- GIVEN PROBLEM -
Count the lines below that contain "object". Give only the number.

- DATASET RECORDS -
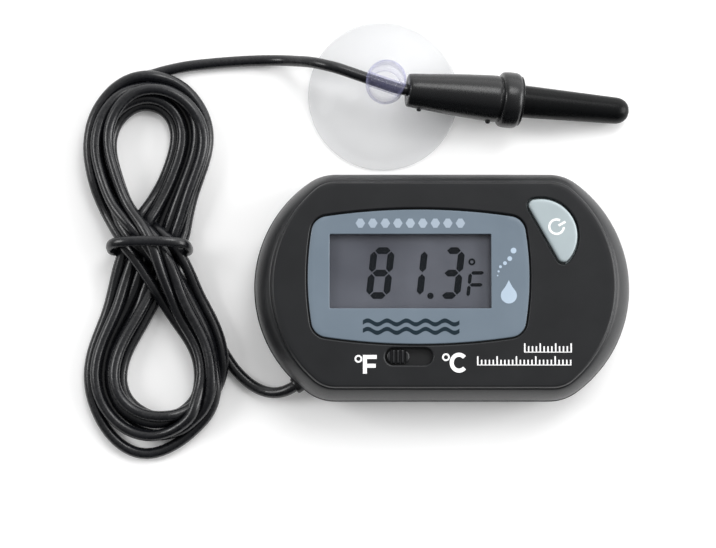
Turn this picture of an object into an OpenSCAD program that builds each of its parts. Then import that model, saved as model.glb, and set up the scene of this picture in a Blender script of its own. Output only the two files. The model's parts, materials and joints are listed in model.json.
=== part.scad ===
// Digital aquarium thermometer: display head, wired probe, hank of lead and suction cup.
// Origin: centre of the head's flat back. +X right, +Y up the display, +Z out of the front.

/* [Head] */
// Width of the head across its round ends
head_w = 59.9; // [59:0.1:60.5]
// Height of the head between its straight edges
head_h = 36.3; // [36.2:0.1:37]
// Radius of the round ends
end_r = 20.6; // [20.2:0.1:21]

/* [Display] */
// Width of the window in the fascia
window_w = 25.2; // [23:0.1:26]
// Height of the window in the fascia
window_h = 11.6; // [10:0.1:12]

/* [Controls] */
// Travel of the power button
button_travel = 0.6; // [0.4:0.1:0.6]
// Travel of the unit switch
switch_travel = 3.3; // [2:0.1:3.3]

/* [Battery] */
// Diameter of each button cell
cell_d = 11.6; // [11:0.1:11.6]
// Thickness of each button cell
cell_t = 5.4; // [4.8:0.1:5.4]

/* [Probe] */
// Length of the probe from the sleeve's back to the tip
probe_l = 36.5; // [36:0.2:38]
// Diameter of the sensor tube where it leaves the collar
tube_d = 5.2; // [4.8:0.1:5.3]

/* [Suction cup] */
// Diameter of the suction cup's rim
cup_d = 24; // [20:0.5:24]

/* [Hidden] */
$fn = 48;
eps = 0.01;

// Heights of the head's layers
floor_z = 1.6;      // inside of the rear panel
split_z = 5.0;      // parting line
ledge_z = 9.2;      // where the cavity narrows below the rim
roof_z = 11.5;      // underside of the front wall
recess_z = 12.1;    // floor of the fascia recess
front_z = 13.0;     // front plateau
board_z = 7.7;      // back of the circuit board
board_t = 1.0;
board_top = board_z + board_t;

// Head outlines: [end circle centre, end radius, half height, corner radius]
rim_x = 3.55;
rim_y = 2.45;
outer = [head_w / 2 - end_r, end_r, head_h / 2, 7.5];
plateau = [outer[0] - 2.4, end_r - rim_x + 2.4, head_h / 2 - rim_y, 4.5];
function lerp(a, b, t) = a + (b - a) * t;
function between(t) = [for (i = [0:3]) lerp(outer[i], plateau[i], t)];
function inset(d) = [outer[0], outer[1] - d, outer[2] - d, max(outer[3] - d, 1)];
function arc(c, r, a0, a1, n) =
    [for (i = [0:n]) c + r * [cos(lerp(a0, a1, i / n)), sin(lerp(a0, a1, i / n))]];
function quarter(s) =
    let(cy = s[2] - s[3],
        cx = s[0] + sqrt(pow(s[1] - s[3], 2) - cy * cy),
        a = atan2(cy, cx - s[0]))
    concat(arc([s[0], 0], s[1], 0, a, 9), arc([cx, cy], s[3], a + (90 - a) / 3, 90, 2));
function outline(s) =
    let(q = quarter(s), m = len(q) - 1)
    concat(q,
           [for (i = [m:-1:0]) [-q[i][0], q[i][1]]],
           [for (i = [1:m]) [-q[i][0], -q[i][1]]],
           [for (i = [m:-1:1]) [q[i][0], -q[i][1]]]);

// Rim profiles as [height, share of the way from the outer outline to the plateau]
front_rim = [[split_z, 0.07], [7.0, 0.1], [8.6, 0.2], [10.0, 0.36], [11.1, 0.55],
             [11.9, 0.74], [12.1, 0.8], [12.6, 0.86], [12.9, 0.93], [front_z, 1]];
rear_rim = [[0, 0.68], [0.5, 0.48], [1.4, 0.26], [2.6, 0.09], [3.8, 0.01], [split_z, 0]];

// Housing and board screws
housing_screw_at = [[24.2, 4.2], [24.2, -4.2], [-24.2, 4.2], [-24.2, -4.2]];
board_screw_at = [[-17.6, 12.2], [8.7, 12.9], [17.2, -9.6]];
screw_core_r = 0.75;
board_core_r = 0.55;

// Display
lcd_at = [-5.2, 2.05];
lcd_w = 29.4;
lcd_top = 9.9;
lcd_foot = -6.4;
lcd_shelf = -4.3;
lcd_x = lcd_at[0] - lcd_w / 2;
rear_glass_z = 10.2;
front_glass_z = 10.75;
glass_t = 0.55;
fascia_at = [-3.93, 1.2];

// Power button: a half moon turned to face the head's upper right corner
button_at = [15.63, 7.89];
button_turn = -60.8;
button_arc_r = 5.7;
button_drop = 0.6;
button_corner = 0.9;
dome_at = [17.3, 8.8];

// Unit switch
slot_x0 = -9.17;
slot_x1 = -1.73;
slot_y = -11.24;
slot_w = 2.64;
knob_l = 3.6;
knob_w = 2.2;
knob_x = slot_x0 + 0.25 + knob_l / 2;
skirt_l = 5.7;

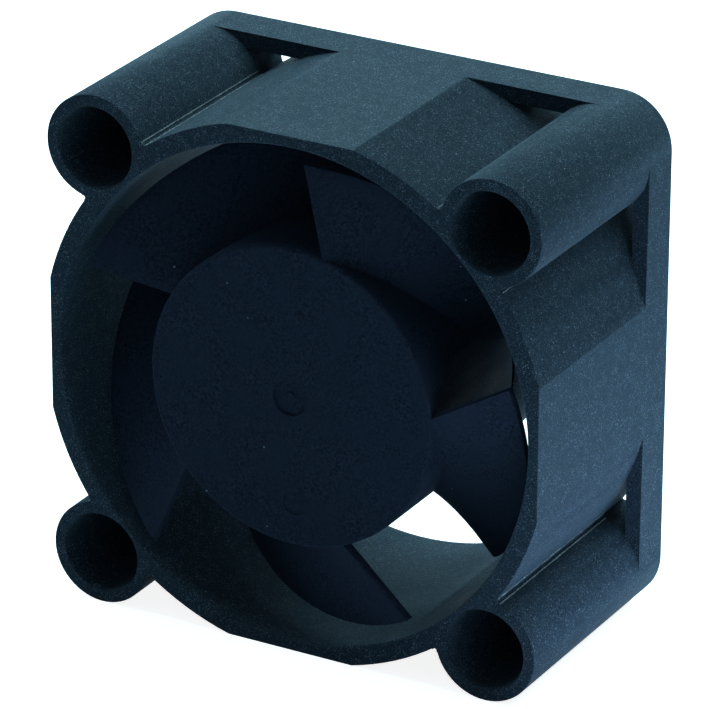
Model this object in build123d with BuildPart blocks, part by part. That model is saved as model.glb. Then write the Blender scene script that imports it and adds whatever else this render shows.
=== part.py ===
from build123d import *
from math import cos, radians, sin
import os

# A 40 mm axial cooling fan with tubular corner bosses, in millimetres.
# Heights are measured forward from the rear mounting face, along the fan axis. The origin is where
# the axis meets that face: +X is right, +Z is up, and the intake side looks towards -Y.

# Housing
side = 40.0
depth = 20.0
hole_inset = 4.0
screw_hole_r = 1.75
boss_bore_r = 3.1
flange_t = 3.6
rim_wall = 1.25
duct_side_t = 0.85
duct_wall = 1.5
mouth_chamfer = 0.12

# Struts and the wire exit
strut_count = 4
strut_angle = 30.0
strut_w = 1.4
strut_h = 2.4
wire_strut_w = 3.8
wire_strut_h = 3.0
wire_slot_w = 2.4
wire_slot_h = 2.0
wire_slot_inner_r = 8.0

# Motor base: a cup that holds the circuit board
base_step = 0.1
cup_wall = 0.8
cup_h = 7.3
base_floor_t = 1.1
label_recess = 0.3
label_margin = 1.0
label_t = 0.15
label_clearance = 0.1
board_seat_h = 5.0
board_seat_w = 0.8
access_ledge = 0.3

# Impeller
hub_r = 11.5
hub_wall = 1.1
hub_face_t = 1.2
hub_edge_r = 0.2
rotor_recess = 0.05
rotor_gap = 0.5
blade_count = 5
blade_angle = -23.3
tip_clearance = 1.05
blade_root_t = 0.8
blade_tip_t = 0.5
blade_front_setback = 0.05
blade_rear_setback = 1.1
blade_camber = 0.27
lead_root_angle = 27.9
lead_tip_angle = 37.6
trail_root_angle = -34.7
trail_tip_angle = -30.3
gate_r = 1.4
gate_depth = 0.2
gate_pip_r = 0.4
gate_pip_h = 0.15
dimple_r = 0.9
dimple_depth = 0.08
dimple_place = (0.4, -8.2)

# Rotor core
yoke_t = 0.5
yoke_setback = 0.2
magnet_wall = 1.0
magnet_rear_gap = 0.4
magnet_front_gap = 0.8
shaft_r = 1.0
shaft_chamfer = 0.15
shaft_rear_h = 2.9
bush_r = 2.4
bush_length = 1.3
spigot_r = 1.6
spring_gap = 1.3
spring_r = 1.45
spring_wire_r = 0.15
spring_turns = 2
spring_end_gap = 0.05
washer_r = 1.9
washer_t = 0.25
washer_clearance = 0.02
clip_r = 1.9
clip_t = 0.3
clip_groove_depth = 0.2
clip_slot_w = 1.3

# Ball bearings, 2 x 5 x 2.5
bearing_r = 2.5
bearing_w = 2.5
rear_bearing_h = 4.5
inner_race_wall = 0.4
outer_race_wall = 0.4
ball_r = 0.4
ball_count = 6
ball_clearance = 0.02
pocket_clearance = 0.04
cage_clearance = 0.1
cage_half_w = 0.6
shield_t = 0.15
shield_inset = 0.05
shield_seat = 0.1
shield_clearance = 0.06

# Bearing sleeve and its boss
sleeve_wall = 0.7
shoulder_step = 0.4
sleeve_boss_wall = 0.9
sleeve_boss_gap = 0.4
sleeve_fit = 0.02

# Stator
air_gap = 0.3
stack_t = 4.0
pole_count = 4
pole_w = 2.0
pole_shoe_t = 0.9
pole_slot_w = 2.4
core_hub_w = 1.6
insulator_t = 0.8
insulator_skirt_t = 0.5
insulator_skirt_gap = 0.03
insulator_margin = 0.4
bobbin_flange_t = 0.6
bobbin_flange_w = 5.0
bobbin_flange_over = 0.1
coil_build = 0.9
coil_corner_r = 0.8
coil_gap = 0.1
coil_hub_gap = 0.3
pin_r = 0.3
pin_circle_r = 5.9
pin_ear_w = 1.6
pin_ear_margin = 0.7
pin_sink = 0.6
pin_tail = 0.4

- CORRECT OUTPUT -
2